Still, negotiations that began today in Bonn “represents a significant new step in the talks,” said Yvo de Boer, the UNFCCC's executive secretary, at a briefing Monday. “Governments have on the table for the first time real negotiating text, which can serves as the basis for drafting an agreed outcome in Copenhagen.”
How would he define success at December's meeting? First, an agreement must be clear about how much industrial countries aim to reduce greenhouse-gas emissions by 2020, Mr. de Boer said.
Then, it must be clear on what major developing countries – China, India, Mexico, Brazil, and South Africa – will do to limit the growth of their emissions. It must be clear about providing stable and predictable sources of money for adaptation measures in the developing world and for aid in buying the green technologies that will help those countries meet their emissions goals. And it must be clear on how the financial institutions that provide that money will be governed.
Developing countries argue that they have no representatives on the governing boards of any of the climate-related funding agencies currently set up to serve them.
US back in the game
Not surprisingly, the top item on Mr. de Boer's list – emissions reductions from developed countries – remains one of the most contentious.
In Bali, industrial countries minus the US “agreed in principle to reduce emission by 25 to 40 percent below 1990 levels by 2020,” notes Alden Meyer, director of strategy and policy for the Union of Concerned Scientists in Washington. As with Kyoto targets, that's an average across all industrial countries.
Now the US is back in the game, but the Obama administration speaks of reducing emissions to 1990 levels by 2020. The energy legislation that cleared the US House Energy and Commerce Committee last month would reduce emissions anywhere from1 percent below 1990 levels to 23 percent below, depending on how aggressively some of its provisions are used, according to calculations by the World Resources Institute in Washington.
By contrast, Europe aims to reduce emissions to 20 percent below 1990 levels by 2020 and would sweeten the pot by dropping emissions to 30 percent of 1990 levels if other industrial nations took on aggressive 2020 targets.
Japan is currently weighing its 2020 targets, with proposals ranging from 4 percent above 1990 levels to 25 percent below 1990, Mr. Meyer says. And Australia is reportedly shooting for 25 percent if several conditions are met.
So far, the goal has been to put emissions on a path that would limit the average rise in global temperatures to about 3.6 degrees Fahrenheit by century's end. Based on the 2007 reports from the Intergovernmental Panel on Climate Change, that amount of warming implies stabilizing greenhouse-gas concentrations at 450 parts per million (ppm). But some atmospheric researchers have since argued that to avoid dangerous human effect on climate, emissions must be stabilized at or below 350 ppm. Currently, the concentration of carbon dioxide, the greenhouse-gas posing the biggest concern, stands at 387 ppm.
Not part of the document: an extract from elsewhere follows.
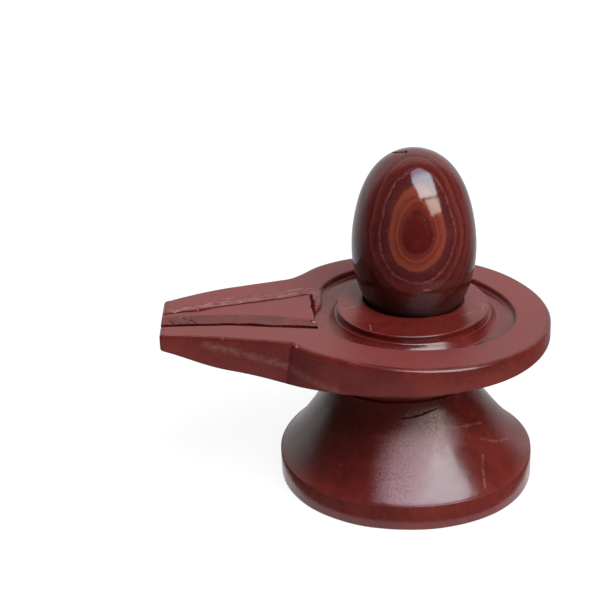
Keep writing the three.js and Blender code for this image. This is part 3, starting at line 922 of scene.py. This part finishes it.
# the bands lie round a nucleus: each is (distance in mm, red, green, blue)
NUCLEUS = (2.84, -16.5, 89.7)
EGG_BANDS = [
    (0.0, 0.052, 0.004, 0.003), (3.2, 0.06, 0.0047, 0.0034), (4.3, 0.042, 0.0043, 0.0034),
    (4.9, 0.092, 0.011, 0.0068), (5.8, 0.098, 0.014, 0.008), (6.3, 0.14, 0.0275, 0.015),
    (6.9, 0.098, 0.0125, 0.007), (7.5, 0.132, 0.0235, 0.0125), (8.6, 0.142, 0.028, 0.0165),
    (9.3, 0.06, 0.009, 0.008), (11.4, 0.051, 0.0075, 0.007), (12.5, 0.056, 0.0068, 0.0056),
    (14.3, 0.078, 0.0105, 0.008), (14.8, 0.105, 0.022, 0.017), (15.4, 0.052, 0.0066, 0.0056),
    (16.6, 0.085, 0.012, 0.0092), (18.5, 0.07, 0.0095, 0.0078), (19.1, 0.095, 0.018, 0.014),
    (19.8, 0.055, 0.0072, 0.0062), (22.5, 0.078, 0.012, 0.0098), (26.0, 0.052, 0.0072, 0.0064),
    (29.0, 0.085, 0.0145, 0.011), (32.0, 0.06, 0.0088, 0.0072),
]
PALE_RING = 11.95
# how much faster or slower the distance grows inwards, upwards and downwards, and with the height
BAND_SHAPE = {"inward": 0.743, "above": 1.775, "below": 1.303, "narrowing": 0.0076}
EGG_FLECK = [(4.9, -17.9, 71.6), (6.9, -17.6, 71.4)]


def egg_material():
    """Polished jasper in bands round the nucleus, with painted shade towards the egg's foot."""
    s = Shader("lingam_stone")
    across, inward, rise = (
        s.math("SUBTRACT", axis, middle) for axis, middle in zip((s.x, s.y, s.z), NUCLEUS))
    above = s.math("MAXIMUM", rise, 0.0)
    below = s.math("MINIMUM", rise, 0.0)
    narrowing = s.math("MULTIPLY_ADD", above, BAND_SHAPE["narrowing"], 1.0)
    above = s.math("DIVIDE", above, BAND_SHAPE["above"])
    below = s.math("DIVIDE", below, BAND_SHAPE["below"])
    away = s.add("CombineXYZ", s.times(across, narrowing), s.times(inward, BAND_SHAPE["inward"]),
                 s.math("ADD", above, below))
    distance = s.vector("LENGTH", away.outputs[0])
    waver = s.math("MULTIPLY_ADD", s.noise(0.1, 3, 0.5), 2.2, -1.1)
    ragged = s.math("MULTIPLY_ADD", s.noise(0.9, 4, 0.65), 0.7, -0.35)
    distance = s.math("ADD", s.math("ADD", distance, waver), ragged)

    reach = EGG_BANDS[-1][0]
    stops = [(place / reach, tone) for place, *tone in EGG_BANDS]
    ring = s.math("ABSOLUTE", s.math("SUBTRACT", distance, PALE_RING))
    ring = s.times(s.spread(ring, 0.12, 0.5, 1.0, 0.0),
                   s.spread(s.noise(0.45, 3, 0.7), 0.38, 0.6, 0.15, 0.85))
    cloud = s.noise(0.16, 4, 0.6)
    thin = s.noise(1.1, 3, 0.7, place=distance, dimensions="1D")
    fades = s.spread(cloud, 0.38, 0.62)
    # painted shade: the outer bands are painted darker towards the egg's foot and its left side
    level = s.math("MULTIPLY_ADD", s.math("SUBTRACT", s.x, EGG_CENTRE[0]), 0.9, s.z)
    painted_foot_shade = s.math("MAXIMUM", s.spread(level, 58.0, 74.0, 0.95, 0.0),
                       s.spread(s.z, 63.0, 84.0, 0.62, 0.0))
    painted_foot_shade = s.times(painted_foot_shade, s.spread(distance, 12.6, 15.5))
    fleck = s.times(s.vein(EGG_FLECK, 0.7), s.spread(s.noise(1.3, 3, 0.8), 0.46, 0.62, 0.0, 0.6))
    fresh = s.spread(s.attribute("finish"), 0.6, 1.8)
    grain = s.noise(1.4, 5, 0.65)
    # painted shade: the notch's finish below 0 is painted near black and made rougher
    painted_shade = s.spread(s.attribute("finish"), -1.0, -0.05, 0.9, 0.0)
    s.give(Base_Color=s.paint(
        s.ramp(s.math("DIVIDE", distance, reach), stops),
        (ring, (0.122, 0.038, 0.032)),
        (s.times(s.spread(thin, 0.52, 0.72, 0.0, 0.45), fades), (0.125, 0.024, 0.017)),
        (s.times(s.spread(thin, 0.46, 0.3, 0.0, 0.4), fades), (0.036, 0.005, 0.0042)),
        (s.spread(cloud, 0.5, 0.75, 0.0, 0.3), (0.105, 0.022, 0.018)),
        (painted_foot_shade, (0.011, 0.002, 0.0016)),
        (s.math("MAXIMUM", s.times(s.dots(0.9, 0.14), 0.5), fleck), (0.3, 0.13, 0.095)),
        (s.times(fresh, s.spread(grain, 0.35, 0.6, 0.4, 0.8)), (0.17, 0.062, 0.048)),
        (painted_shade, (0.01, 0.0025, 0.0022)),
    ))

    dull = s.math("ADD", s.times(fresh, 0.35), s.spread(s.z, 60.0, 71.0, 0.42, 0.0))
    dull = s.math("MULTIPLY_ADD", painted_shade, 0.4, dull)
    s.give(
        Roughness=s.math("ADD", s.spread(grain, 0.3, 0.8, 0.06, 0.13), dull),
        IOR=1.54,
        Specular_IOR_Level=0.44,
        Normal=s.bump(s.math("SUBTRACT", grain, s.dots(1.1, 0.13)), 0.35, 0.045),
    )
    return s.material


def floor_material():
    """A white light table: it glows by itself, so shadows on it stay faint."""
    s = Shader("floor")
    s.give(
        Base_Color=s.mix(s.noise(0.004, 2, 0.5), (0.115, 0.115, 0.115), (0.125, 0.125, 0.125)),
        Roughness=0.8,
        Specular_IOR_Level=0.1,
        Emission_Color=(1, 1, 1, 1),
        Emission_Strength=0.88,
    )
    return s.material


def glow_material(name, tones, strength):
    """Light from a pane, with a colour for its lower edge, its middle and its upper edge."""
    s = Shader(name)
    s.tree.nodes.remove(s.surface)
    rise = s.add("SeparateXYZ", s.add("TexCoord").outputs["Generated"]).outputs["Y"]
    colour = s.ramp(rise, list(zip((0.0, 0.5, 0.95), tones)), "EASE")
    s.feed(s.visible, s.add("Emission", colour, strength).outputs[0])
    return s.material


# -------- studio


CAMERA = {"place": (-0.033859, -0.470627, 0.27476), "pitch": 0.4248, "roll": 0.0369, "lens": 96}
# the window, seen from the stone: degrees to the right and up, and metres away
WINDOW = {"azimuth": 30.0, "elevation": 48.0, "distance": 2.6, "seen_from": (0, 0, 0.07)}
# outlines of its two panes, in distances across and up from its middle
UPPER_PANE = [(-0.3, -0.27), (0.4, -0.33), (0.44, 0.35), (0.2, 0.78), (-0.22, 0.72), (-0.38, 0.3)]
LOWER_PANE = [(0.02, -0.72), (0.52, -0.74), (0.44, -0.385), (-0.16, -0.33)]
# the dark sheet: its radii and height in metres, its thinnest cover, and where its full cover sets in
# and ends, each as (degrees round the foot, over how many degrees)
DARK_SHEET = {"radii": (0.0448, 0.06, 0.1, 0.3, 1.0, 3.9), "height": 0.0015, "thinnest": 0.42,
              "from": (-234, 50), "to": (66, 58)}
FLOOR_REACH = 4.0


def make_camera():
    """The camera stands in front of the foot, a little to the left, and looks down on the stone."""
    data = bpy.data.cameras.new("camera")
    data.lens = CAMERA["lens"]
    camera = new_object("camera", data)
    camera.matrix_world = (
        Matrix.Translation(CAMERA["place"])
        @ Matrix.Rotation(math.pi / 2 - CAMERA["pitch"], 4, "X")
        @ Matrix.Rotation(-CAMERA["roll"], 4, "Z")
    )
    bpy.context.scene.camera = camera


def stage_sheet(name, points, material, faces=None, seen=False):
    """A flat sheet of the studio. One that isn't seen shows in reflections and gives light."""
    mesh = bpy.data.meshes.new(name)
    mesh.from_pydata(points, [], faces or [tuple(range(len(points)))])
    mesh.materials.append(material)
    sheet = new_object(name, mesh)
    sheet.visible_camera = sheet.visible_shadow = seen
    return sheet


def window_pane(name, outline, material):
    """One pane of the window, turned to face the stone."""
    a, e = math.radians(WINDOW["azimuth"]), math.radians(WINDOW["elevation"])
    away = Vector((math.sin(a) * math.cos(e), -math.cos(a) * math.cos(e), math.sin(e)))
    right = Vector((math.cos(a), math.sin(a), 0))
    upward = away.cross(right)
    size = WINDOW["distance"]
    pane = stage_sheet(name, [(x * size, y * size, 0) for x, y in outline], material)
    turn = Matrix((right, upward, right.cross(upward))).transposed()
    middle = Vector(WINDOW["seen_from"]) + away * size
    pane.matrix_world = Matrix.Translation(middle) @ turn.to_4x4()


def make_window():
    """A tall window at the front right: a large bluish pane, and a smaller warm one below its bar."""
    sky = [(0.93, 1.0, 0.98), (0.74, 0.86, 0.97), (0.27, 0.27, 0.42)]
    ground = [(0.9, 0.84, 0.72), (1.0, 0.96, 0.86), (1.0, 1.0, 0.93)]
    window_pane("window", UPPER_PANE, glow_material("sky_light", sky, 11.0))
    window_pane("window_low", LOWER_PANE, glow_material("ground_light", ground, 7.8))


def make_ceiling():
    """A pale ceiling behind and above, whose soft light fills the shadow of the lingam."""
    glow = glow_material("ceiling_light", [(1.0, 1.0, 1.0)] * 3, 1.5)
    corners = [(-2.2, 0.2, 2.2), (0.4, 0.2, 2.2), (0.4, 2.0, 2.2), (-2.2, 2.0, 2.2)]
    sheet = stage_sheet("ceiling", corners, glow)
    sheet.visible_glossy = False


def make_dark_room():
    """A dark sheet on the table round the foot, which only reflections show. It stands for the dark
    room that the polish mirrors, and is thinner behind the stone."""
    s = Shader("dark_room")
    s.give(Base_Color=(0.02, 0.02, 0.022, 1), Roughness=1.0, Specular_IOR_Level=0.0)
    clear = s.add("BsdfTransparent")
    fade = s.add("MixShader", s.attribute("cover"), clear.outputs[0], s.surface.outputs[0])
    s.feed(s.visible, fade.outputs[0])
    radii, height, thinnest = DARK_SHEET["radii"], DARK_SHEET["height"], DARK_SHEET["thinnest"]
    (start, rise), (end, fall) = DARK_SHEET["from"], DARK_SHEET["to"]
    points, cover, faces = [], [], []
    for k, angle in enumerate(range(-270, 91, 3)):
        share = min(1.0, max(0.0, min((angle - start) / rise, (end - angle) / fall)))
        turn = math.radians(angle)
        points += [(radius * math.cos(turn), radius * math.sin(turn), height) for radius in radii]
        cover += [thinnest + (1 - thinnest) * share * share * (3 - 2 * share)] * len(radii)
        if k:
            here, before = k * len(radii), (k - 1) * len(radii)
            faces += [(before + r, before + r + 1, here + r + 1, here + r) for r in range(len(radii) - 1)]
    sheet = stage_sheet("dark_room", points, s.material, faces)
    sheet.data.attributes.new("cover", "FLOAT", "POINT").data.foreach_set("value", cover)
    sheet.visible_diffuse = False


def make_world():
    """White all round the back and overhead, and darker towards the front of the room."""
    world = bpy.data.worlds.new("studio")
    bpy.context.scene.world = world
    world.use_nodes = True
    tree = world.node_tree
    direction = tree.nodes.new("ShaderNodeTexCoord").outputs["Generated"]
    facing = tree.nodes.new("ShaderNodeVectorMath")
    facing.operation = "DOT_PRODUCT"
    facing.inputs[1].default_value = (-0.1, 0.935, 0.34)
    tree.links.new(direction, facing.inputs[0])
    share = tree.nodes.new("ShaderNodeMapRange")
    share.interpolation_type = "SMOOTHSTEP"
    for name, value in (("From Min", 0.38), ("From Max", 0.72), ("To Min", 0.05), ("To Max", 0.72)):
        share.inputs[name].default_value = value
    tree.links.new(facing.outputs["Value"], share.inputs["Value"])
    tree.links.new(share.outputs[0], tree.nodes["Background"].inputs["Strength"])
    tree.nodes["Background"].inputs["Color"].default_value = (1, 1, 1, 1)


def make_floor():
    """The table, with its top at the foot's sole."""
    corners = [(x * FLOOR_REACH, y * FLOOR_REACH, 0) for x, y in ((-1, -1), (1, -1), (1, 1), (-1, 1))]
    stage_sheet("floor", corners, floor_material(), seen=True)


# -------- the scene

make_camera()
make_world()
make_floor()
make_window()
make_ceiling()
make_dark_room()
bpy.context.scene.view_settings.view_transform = "Standard"

for piece, material, node, slot in (
    (yoni_base(), base_material(), "yoni_base", "base_stone"),
    (lingam(), egg_material(), "lingam", "lingam_stone"),
):
    piece.data.materials.clear()
    piece.data.materials.append(material)
    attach(piece, "root")
    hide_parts(node)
Will emission cuts be enough?
The different targets and the various options for reaching them will make for an interesting conversation, Mr. Meyer says wryly. And a crucial one: Industrial countries currently covered by the Kyoto Protocol are unlikely to clamp down further on emissions unless they are satisfied with the changes the US and developing countries are willing to undertake.
With six weeks' worth of negotiating time left, it's likely that some of the financial issues could get ironed out first, analysts say, with the tougher issues of emissions and developing-country involvement coming later.
The UNFCCC's de Boer says improvements in the negotiating climate give him confidence of a Copenhagen agreement. Among other things, the US is moving ahead with domestic legislation, which embraces many of the elements the Kyoto Protocol contains.
But he also strikes a cautionary note. At the last full set of talks in Poznan, Poland, late last fall, he suggested that the Copenhagen talks would fail if an agreement didn't include deep additional cuts in emissions. The last IPCC report set out various temperature scenarios with differing concentrations of greenhouse-gases in the atmosphere and what it would take to stabilize them at each level. The greenhouse-gas levels with the highest likelihood of dodging dangerous human effects on climate involved deep cuts by industrial countries by 2020 and 2050, and a substantial change from “business as usual” in the developing world.
Do the proposals currently on the table include cuts deep enough to make Copenhagen a success? “No, they don't amount to enough,” de Boer replied. The key challenge for negotiators, he says, is “raising the level of ambition.”